- INPUT ROWS -

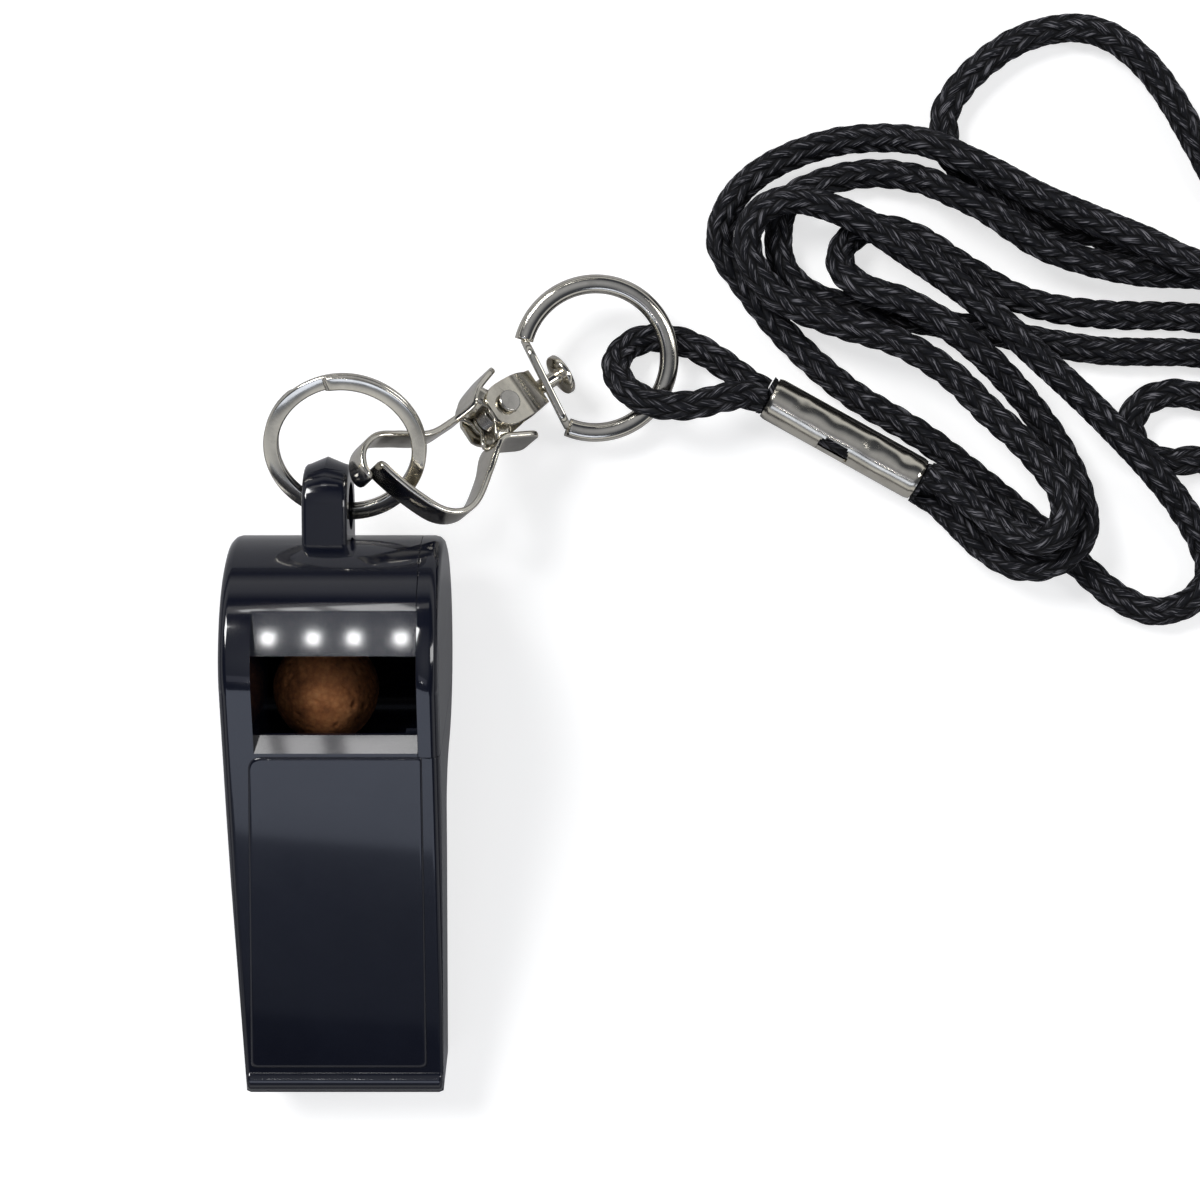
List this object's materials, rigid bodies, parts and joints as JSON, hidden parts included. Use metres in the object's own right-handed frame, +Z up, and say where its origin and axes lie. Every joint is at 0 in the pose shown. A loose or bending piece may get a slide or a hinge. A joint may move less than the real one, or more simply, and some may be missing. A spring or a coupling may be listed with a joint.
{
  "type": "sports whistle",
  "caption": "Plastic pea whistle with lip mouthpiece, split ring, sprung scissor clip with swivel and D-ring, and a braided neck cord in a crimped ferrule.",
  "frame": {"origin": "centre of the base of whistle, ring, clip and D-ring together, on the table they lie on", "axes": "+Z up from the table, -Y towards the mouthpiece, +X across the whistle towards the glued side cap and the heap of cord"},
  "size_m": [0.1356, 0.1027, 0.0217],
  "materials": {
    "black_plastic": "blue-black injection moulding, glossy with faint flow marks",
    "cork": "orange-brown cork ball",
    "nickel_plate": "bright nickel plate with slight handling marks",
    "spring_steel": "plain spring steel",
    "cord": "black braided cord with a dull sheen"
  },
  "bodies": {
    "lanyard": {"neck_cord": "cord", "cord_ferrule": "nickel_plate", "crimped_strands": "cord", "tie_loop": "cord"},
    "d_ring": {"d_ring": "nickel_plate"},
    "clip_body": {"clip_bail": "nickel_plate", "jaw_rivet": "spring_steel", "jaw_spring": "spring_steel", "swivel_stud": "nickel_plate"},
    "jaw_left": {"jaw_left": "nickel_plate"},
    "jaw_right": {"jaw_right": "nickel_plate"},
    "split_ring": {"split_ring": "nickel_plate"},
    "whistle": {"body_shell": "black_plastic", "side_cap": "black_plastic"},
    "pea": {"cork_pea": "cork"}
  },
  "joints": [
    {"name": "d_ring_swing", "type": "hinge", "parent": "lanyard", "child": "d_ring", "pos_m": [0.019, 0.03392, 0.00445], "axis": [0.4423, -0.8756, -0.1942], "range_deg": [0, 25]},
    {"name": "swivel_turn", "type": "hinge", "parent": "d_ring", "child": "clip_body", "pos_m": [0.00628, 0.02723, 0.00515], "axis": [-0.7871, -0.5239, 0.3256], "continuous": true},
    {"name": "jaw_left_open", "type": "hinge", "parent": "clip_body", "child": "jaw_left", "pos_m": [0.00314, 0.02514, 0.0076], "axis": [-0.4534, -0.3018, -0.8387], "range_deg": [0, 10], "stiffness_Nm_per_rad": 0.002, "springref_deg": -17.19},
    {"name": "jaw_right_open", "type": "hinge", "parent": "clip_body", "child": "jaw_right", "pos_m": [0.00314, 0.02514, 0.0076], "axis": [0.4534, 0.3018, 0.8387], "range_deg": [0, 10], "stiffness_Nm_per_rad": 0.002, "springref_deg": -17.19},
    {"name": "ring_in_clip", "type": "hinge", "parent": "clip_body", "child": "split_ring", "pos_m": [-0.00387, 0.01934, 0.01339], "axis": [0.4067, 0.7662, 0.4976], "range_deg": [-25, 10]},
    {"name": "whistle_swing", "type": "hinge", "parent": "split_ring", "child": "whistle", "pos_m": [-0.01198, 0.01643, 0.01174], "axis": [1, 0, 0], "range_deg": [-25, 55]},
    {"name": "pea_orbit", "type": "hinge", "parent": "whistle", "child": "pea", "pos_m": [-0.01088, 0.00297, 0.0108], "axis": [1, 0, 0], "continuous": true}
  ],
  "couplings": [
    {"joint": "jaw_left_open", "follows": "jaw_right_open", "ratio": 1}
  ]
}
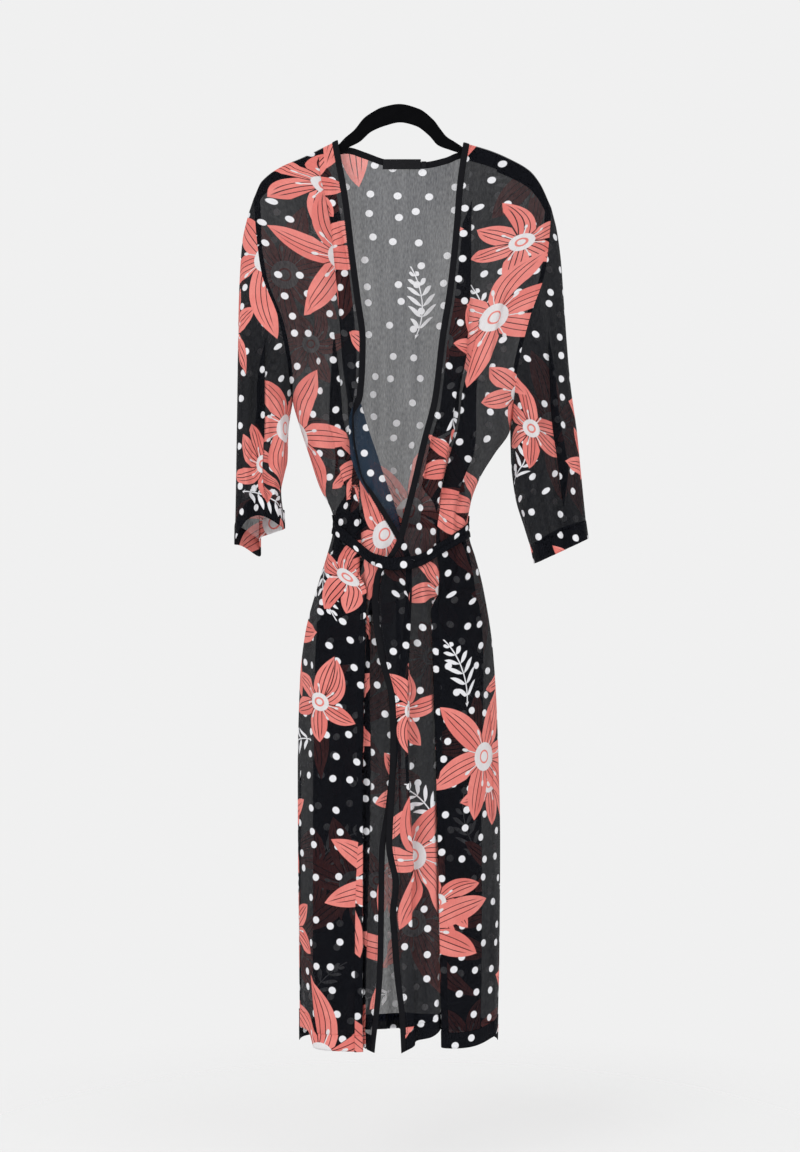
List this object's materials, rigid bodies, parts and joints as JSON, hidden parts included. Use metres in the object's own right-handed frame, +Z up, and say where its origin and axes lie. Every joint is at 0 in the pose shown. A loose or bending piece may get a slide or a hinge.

- AIM OF THE EXERCISE -
Restate every line of the data word for word.

- RESPONSE -
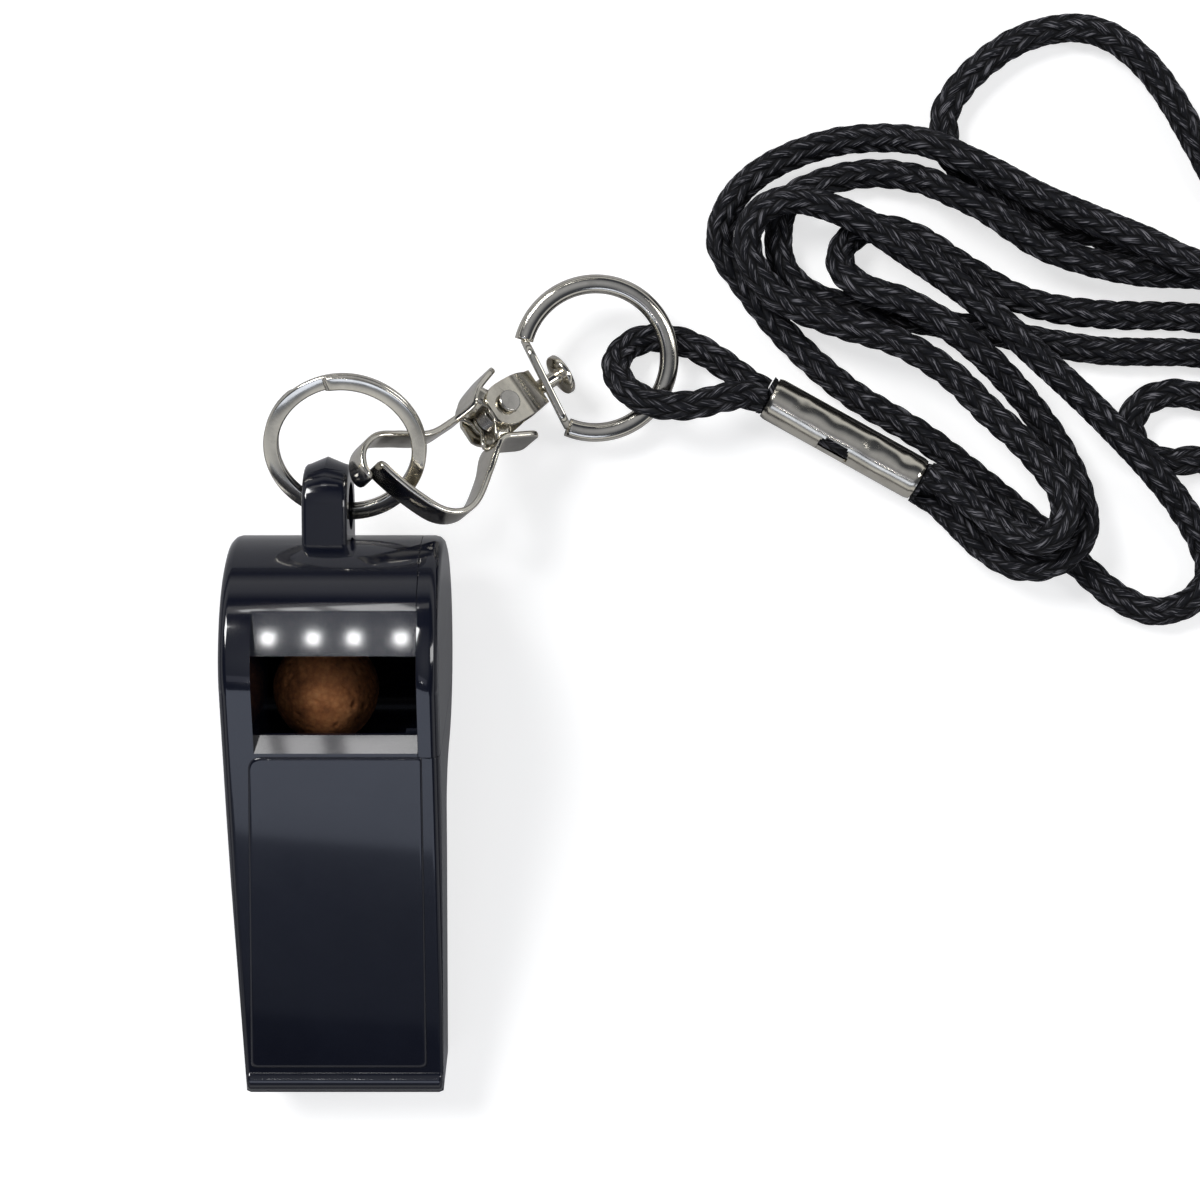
List this object's materials, rigid bodies, parts and joints as JSON, hidden parts included. Use metres in the object's own right-handed frame, +Z up, and say where its origin and axes lie. Every joint is at 0 in the pose shown. A loose or bending piece may get a slide or a hinge. A joint may move less than the real one, or more simply, and some may be missing. A spring or a coupling may be listed with a joint.
{
  "type": "sports whistle",
  "caption": "Plastic pea whistle with lip mouthpiece, split ring, sprung scissor clip with swivel and D-ring, and a braided neck cord in a crimped ferrule.",
  "frame": {"origin": "centre of the base of whistle, ring, clip and D-ring together, on the table they lie on", "axes": "+Z up from the table, -Y towards the mouthpiece, +X across the whistle towards the glued side cap and the heap of cord"},
  "size_m": [0.1356, 0.1027, 0.0217],
  "materials": {
    "black_plastic": "blue-black injection moulding, glossy with faint flow marks",
    "cork": "orange-brown cork ball",
    "nickel_plate": "bright nickel plate with slight handling marks",
    "spring_steel": "plain spring steel",
    "cord": "black braided cord with a dull sheen"
  },
  "bodies": {
    "lanyard": {"neck_cord": "cord", "cord_ferrule": "nickel_plate", "crimped_strands": "cord", "tie_loop": "cord"},
    "d_ring": {"d_ring": "nickel_plate"},
    "clip_body": {"clip_bail": "nickel_plate", "jaw_rivet": "spring_steel", "jaw_spring": "spring_steel", "swivel_stud": "nickel_plate"},
    "jaw_left": {"jaw_left": "nickel_plate"},
    "jaw_right": {"jaw_right": "nickel_plate"},
    "split_ring": {"split_ring": "nickel_plate"},
    "whistle": {"body_shell": "black_plastic", "side_cap": "black_plastic"},
    "pea": {"cork_pea": "cork"}
  },
  "joints": [
    {"name": "d_ring_swing", "type": "hinge", "parent": "lanyard", "child": "d_ring", "pos_m": [0.019, 0.03392, 0.00445], "axis": [0.4423, -0.8756, -0.1942], "range_deg": [0, 25]},
    {"name": "swivel_turn", "type": "hinge", "parent": "d_ring", "child": "clip_body", "pos_m": [0.00628, 0.02723, 0.00515], "axis": [-0.7871, -0.5239, 0.3256], "continuous": true},
    {"name": "jaw_left_open", "type": "hinge", "parent": "clip_body", "child": "jaw_left", "pos_m": [0.00314, 0.02514, 0.0076], "axis": [-0.4534, -0.3018, -0.8387], "range_deg": [0, 10], "stiffness_Nm_per_rad": 0.002, "springref_deg": -17.19},
    {"name": "jaw_right_open", "type": "hinge", "parent": "clip_body", "child": "jaw_right", "pos_m": [0.00314, 0.02514, 0.0076], "axis": [0.4534, 0.3018, 0.8387], "range_deg": [0, 10], "stiffness_Nm_per_rad": 0.002, "springref_deg": -17.19},
    {"name": "ring_in_clip", "type": "hinge", "parent": "clip_body", "child": "split_ring", "pos_m": [-0.00387, 0.01934, 0.01339], "axis": [0.4067, 0.7662, 0.4976], "range_deg": [-25, 10]},
    {"name": "whistle_swing", "type": "hinge", "parent": "split_ring", "child": "whistle", "pos_m": [-0.01198, 0.01643, 0.01174], "axis": [1, 0, 0], "range_deg": [-25, 55]},
    {"name": "pea_orbit", "type": "hinge", "parent": "whistle", "child": "pea", "pos_m": [-0.01088, 0.00297, 0.0108], "axis": [1, 0, 0], "continuous": true}
  ],
  "couplings": [
    {"joint": "jaw_left_open", "follows": "jaw_right_open", "ratio": 1}
  ]
}
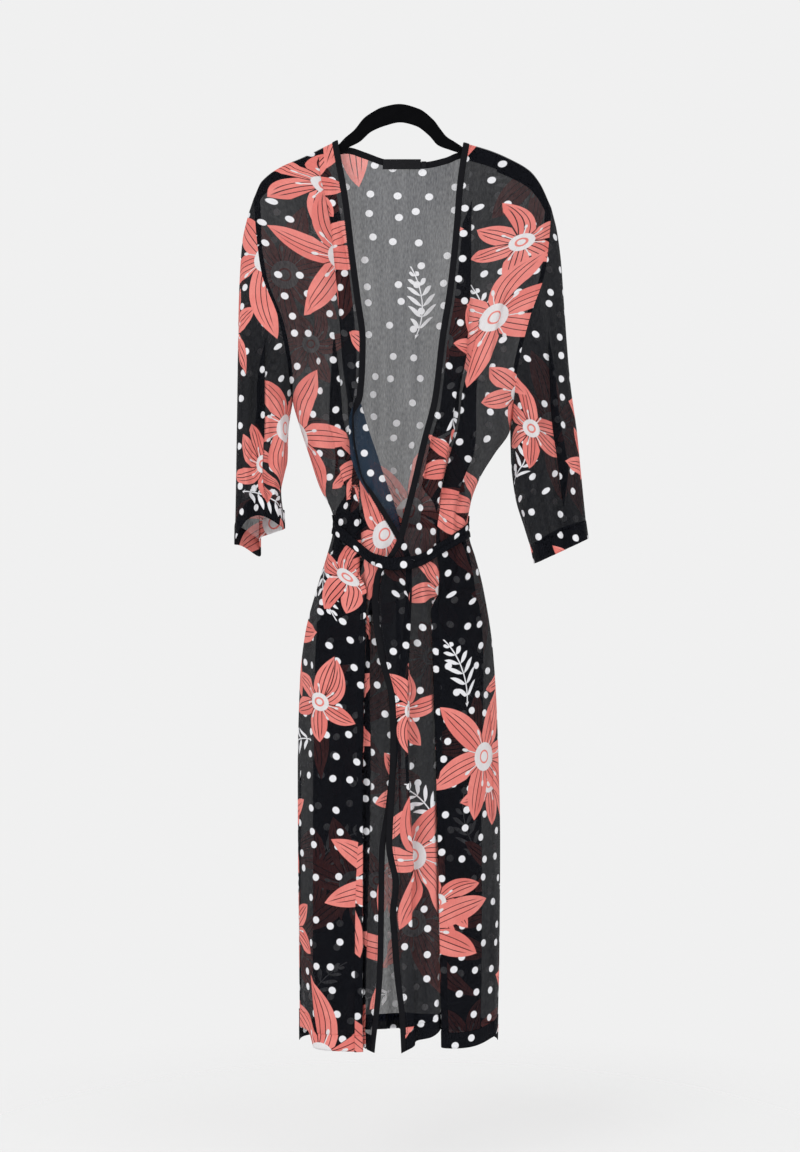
List this object's materials, rigid bodies, parts and joints as JSON, hidden parts included. Use metres in the object's own right-handed frame, +Z up, and say where its origin and axes lie. Every joint is at 0 in the pose shown. A loose or bending piece may get a slide or a hinge.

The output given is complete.